Whether it will haul the economy out of stagflation is another matter. The finance minister, Ali Rodríguez, admitted that the devaluation would boost Venezuela’s already high inflation rate (of 27% last year) by three to five percentage points. José Manuel Puente, an economist at IESA, a Caracas business school, reckons that inflation could reach 35% to 40% this year.

Even as he was inviting the private sector to propose import-substitution projects, Mr Chávez threatened those who dared to raise their prices. “If the plunderers continue their abuses,” he said, “the state will recover those businesses and hand them over to the people.” The National Guard, the militias, the ruling United Socialist Party of Venezuela (PSUV) and the consumer-protection agency were all deployed in this effort. In the first few days more than 200 businesses that hiked prices were temporarily shut down.

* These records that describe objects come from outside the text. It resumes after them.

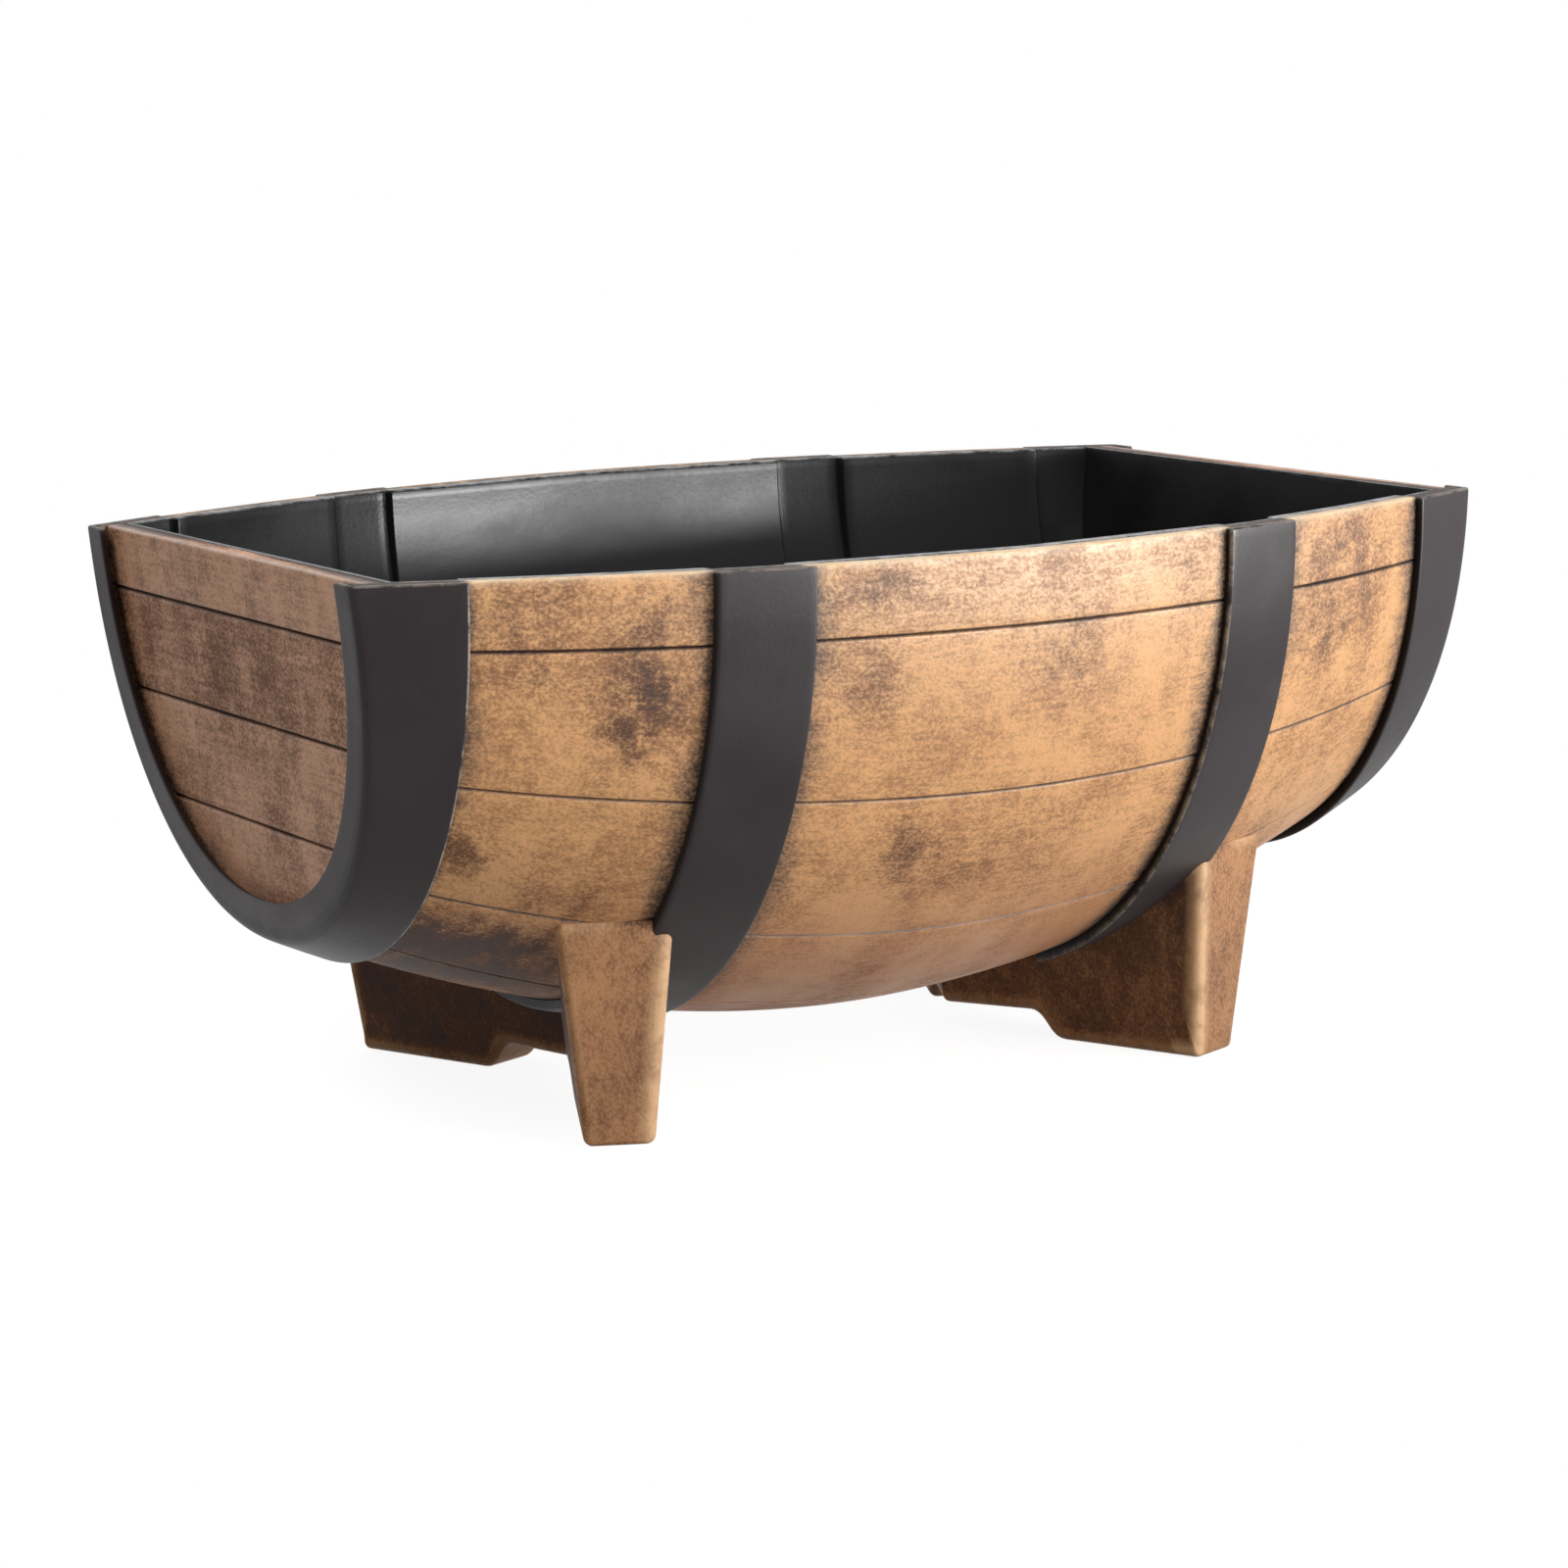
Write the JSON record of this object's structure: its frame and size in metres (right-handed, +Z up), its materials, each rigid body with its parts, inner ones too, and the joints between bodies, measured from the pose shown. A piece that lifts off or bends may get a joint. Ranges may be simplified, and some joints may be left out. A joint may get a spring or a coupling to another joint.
{
  "type": "barrel planter",
  "caption": "Half-barrel planter on its side: bent staves, board heads, half hoops and a moulded liner on splayed legs, open at the top for soil and plants.",
  "frame": {"origin": "on the floor under the middle of the planter", "axes": "+X along the length towards the right end, -Y towards the front, +Z up"},
  "size_m": [0.66, 0.522, 0.299],
  "materials": {
    "stave_wood": "golden brown paint rubbed over a dark ground, speckled, satin",
    "head_wood": "brown paint rubbed over a dark ground, cloudy, satin",
    "hoop_black": "charcoal satin paint",
    "liner_black": "black, soft sheen",
    "leg_wood": "brown paint rubbed over a dark ground, worn bright on the edges",
    "screw_steel": "zinc plated",
    "dowel_wood": "bare beech"
  },
  "bodies": {
    "root": {"front_rim_stave": "stave_wood", "front_upper_stave": "stave_wood", "front_middle_stave": "stave_wood", "front_lower_stave": "stave_wood", "front_keel_stave": "stave_wood", "rear_rim_stave": "stave_wood", "rear_upper_stave": "stave_wood", "rear_middle_stave": "stave_wood", "rear_lower_stave": "stave_wood", "rear_keel_stave": "stave_wood", "right_head_board_top": "head_wood", "right_head_board_upper": "head_wood", "right_head_board_lower": "head_wood", "right_head_board_bottom": "head_wood", "right_head_dowel_top_front": "dowel_wood", "right_head_dowel_top_rear": "dowel_wood", "right_head_dowel_upper_front": "dowel_wood", "right_head_dowel_upper_rear": "dowel_wood", "right_head_dowel_lower_front": "dowel_wood", "right_head_dowel_lower_rear": "dowel_wood", "right_middle_hoop": "hoop_black", "right_end_hoop": "hoop_black", "left_head_board_top": "head_wood", "left_head_board_upper": "head_wood", "left_head_board_lower": "head_wood", "left_head_board_bottom": "head_wood", "left_head_dowel_top_front": "dowel_wood", "left_head_dowel_top_rear": "dowel_wood", "left_head_dowel_upper_front": "dowel_wood", "left_head_dowel_upper_rear": "dowel_wood", "left_head_dowel_lower_front": "dowel_wood", "left_head_dowel_lower_rear": "dowel_wood", "left_middle_hoop": "hoop_black", "left_end_hoop": "hoop_black", "liner": "liner_black", "front_right_leg": "leg_wood", "front_right_leg_screw_outer": "screw_steel", "front_right_leg_screw_inner": "screw_steel", "front_right_middle_hoop_screw": "screw_steel", "front_right_end_hoop_screw": "screw_steel", "front_left_leg": "leg_wood", "front_left_leg_screw_outer": "screw_steel", "front_left_leg_screw_inner": "screw_steel", "front_left_middle_hoop_screw": "screw_steel", "front_left_end_hoop_screw": "screw_steel", "rear_right_leg": "leg_wood", "rear_right_leg_screw_outer": "screw_steel", "rear_right_leg_screw_inner": "screw_steel", "rear_right_middle_hoop_screw": "screw_steel", "rear_right_end_hoop_screw": "screw_steel", "rear_left_leg": "leg_wood", "rear_left_leg_screw_outer": "screw_steel", "rear_left_leg_screw_inner": "screw_steel", "rear_left_middle_hoop_screw": "screw_steel", "rear_left_end_hoop_screw": "screw_steel"}
  },
  "joints": []
}
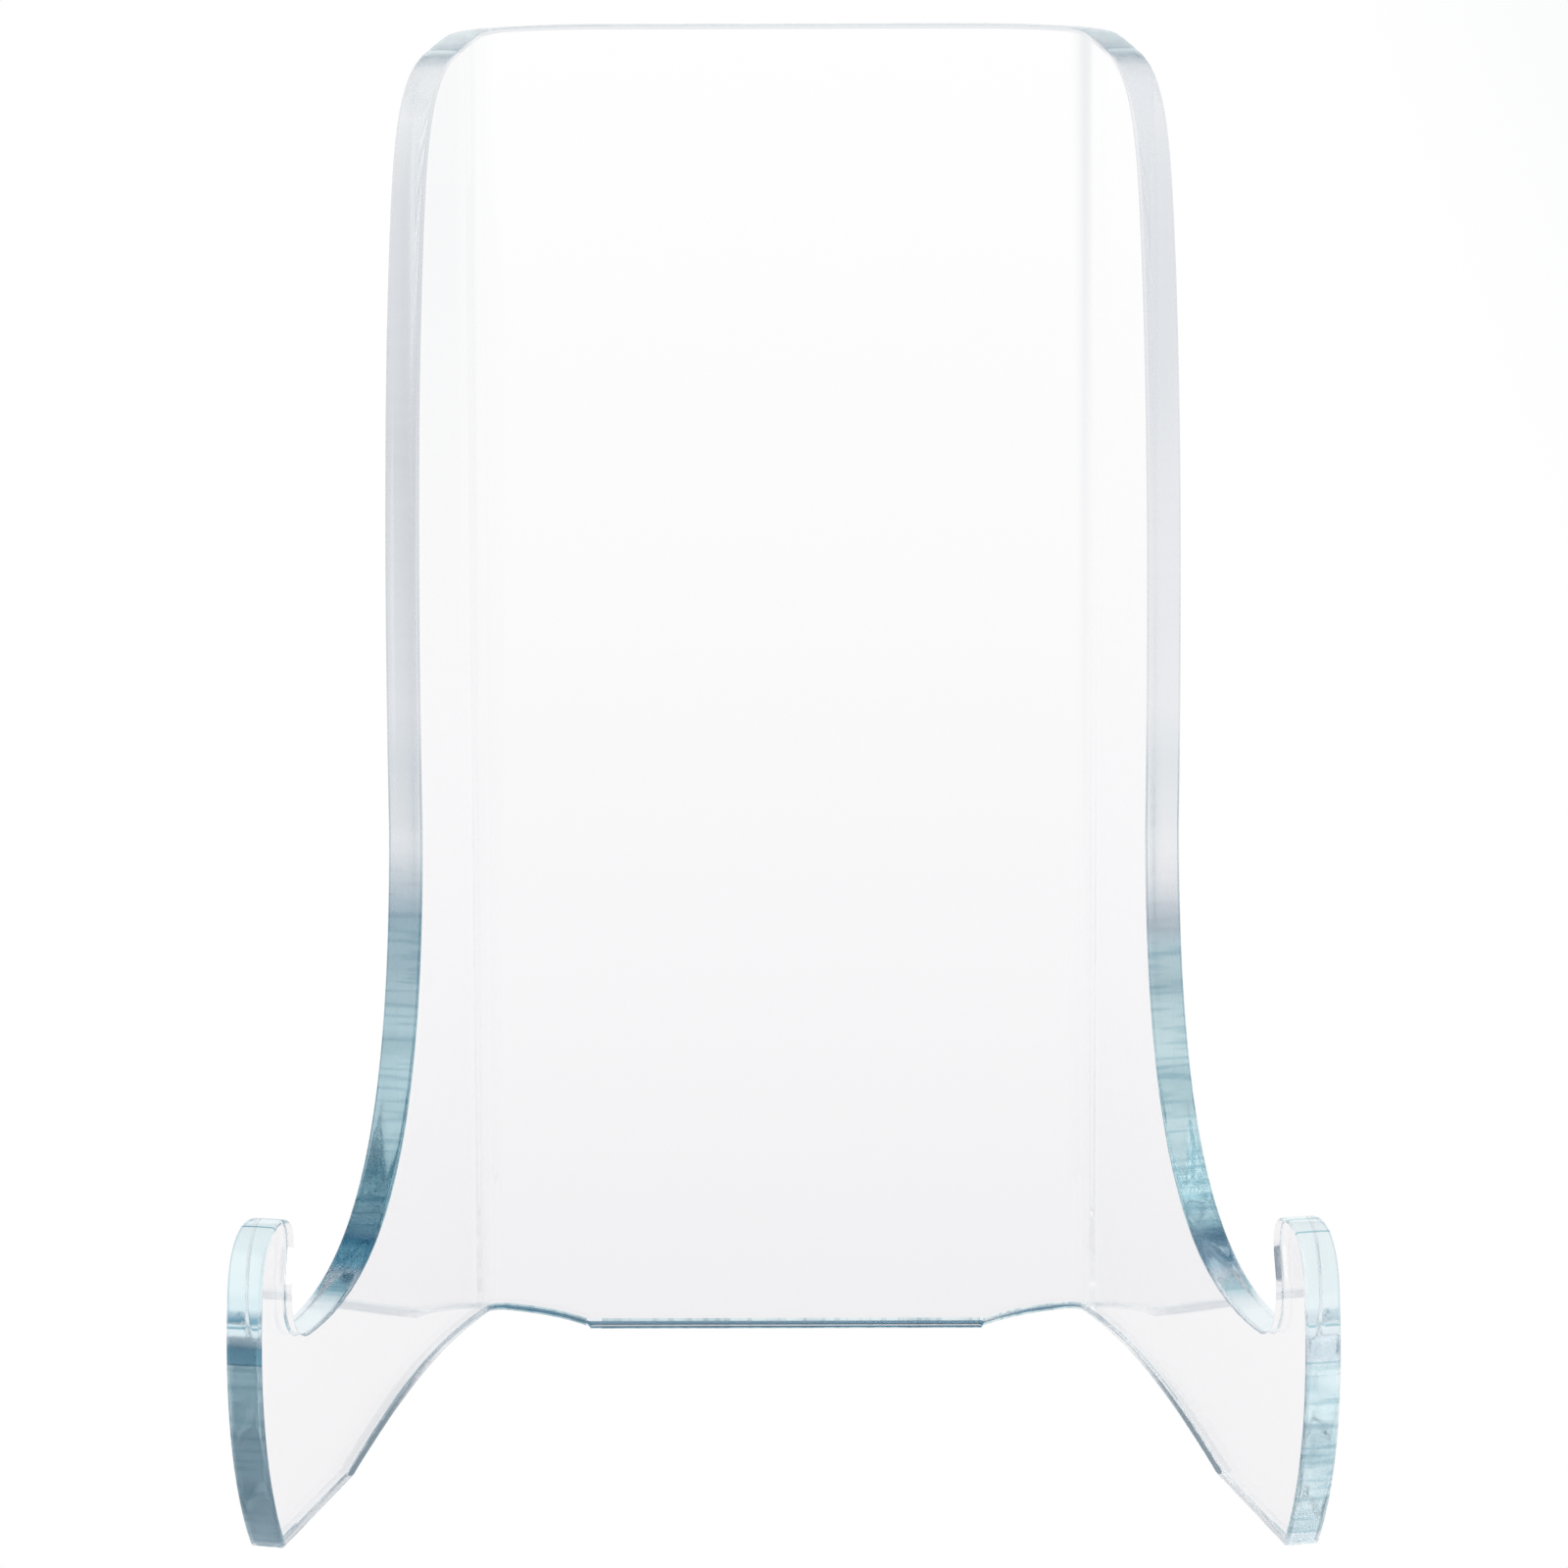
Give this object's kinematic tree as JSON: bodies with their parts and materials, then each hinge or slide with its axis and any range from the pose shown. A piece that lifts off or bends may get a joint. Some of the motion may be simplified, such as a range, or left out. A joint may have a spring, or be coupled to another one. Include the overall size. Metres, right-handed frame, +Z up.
{
  "type": "plate display stand",
  "caption": "Clear acrylic display stand for a small plate, bent from one sheet, with a leaning back panel and upturned hooks on its side wings.",
  "frame": {"origin": "middle of the bounding box, on the table the stand rests on", "axes": "+Z up; -Y towards the front, where the hooks are; +X to the right as seen from the front"},
  "size_m": [0.09, 0.074, 0.1142],
  "materials": {
    "clear_acrylic": "clear and polished, with flame-polished cut edges"
  },
  "bodies": {
    "root": {"stand_sheet": "clear_acrylic"}
  },
  "joints": []
}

Such harassment is one reason why few private economists reckon that the devaluation will stimulate export-led growth. While many other Latin American economies are recovering, some strongly, Venezuela is stuck in recession. The Central Bank says the economy contracted by 2.9% in 2009. The industrialists’ association reckons that manufacturing output fell by 7.2%. Along with the devaluation, the government announced a $1 billion fund to provide credit and subsidies. But details are fuzzy. Mr Chávez’s price controls, punitive regulation and threats of expropriation have depressed private investment. “There is no non-oil export industry to speak of in Venezuela today,” noted Síntesis Financiera, a consultancy.

Under Mr Chávez the motor of economic growth was public spending, curtailed by the fall in the oil price (see chart). Repeating this formula with devalued bolívares is harder. In addition, drought has cut the output of hydroelectricity (and budgeted state investment in alternative sources of energy has failed to materialise). On January 13th Mr Chavez backed away from an unpopular but necessary plan, announced a day earlier, to impose national four-hour power cuts every other day—sparing Caracas from the measure. That humiliating U-turn cost Ángel Rodríguez, the electricity minister, his job.

Will the devaluation help Mr Chávez politically? Certainly the government will be able to reverse recent spending cuts. But most Venezuelans will see their purchasing power decline. The dual exchange-rate will remind many of its 1980s predecessor, run by an exchange-control body known as Recadi which became a byword for massive—and unpunished—corruption. A “Recadi Chinaman” entered Venezuelan vocabulary to describe a scapegoat, a reference to the only person ever convicted in connection with what became a massive scam. Today there are even fewer independent watchdogs to prevent corruption.

It is not only the opposition that thinks the president has set off on a downhill path. Heinz Dieterich, a Mexican-German political scientist and advocate of the “21st-century socialism” Mr Chávez proclaims, wrote this week that the devaluation “reveals once again the utter incapacity of the government and the leadership of the PSUV to understand and contain the terminal political crisis they are experiencing.” After several years of oil-fuelled partying for Venezuelans, the hangover has begun.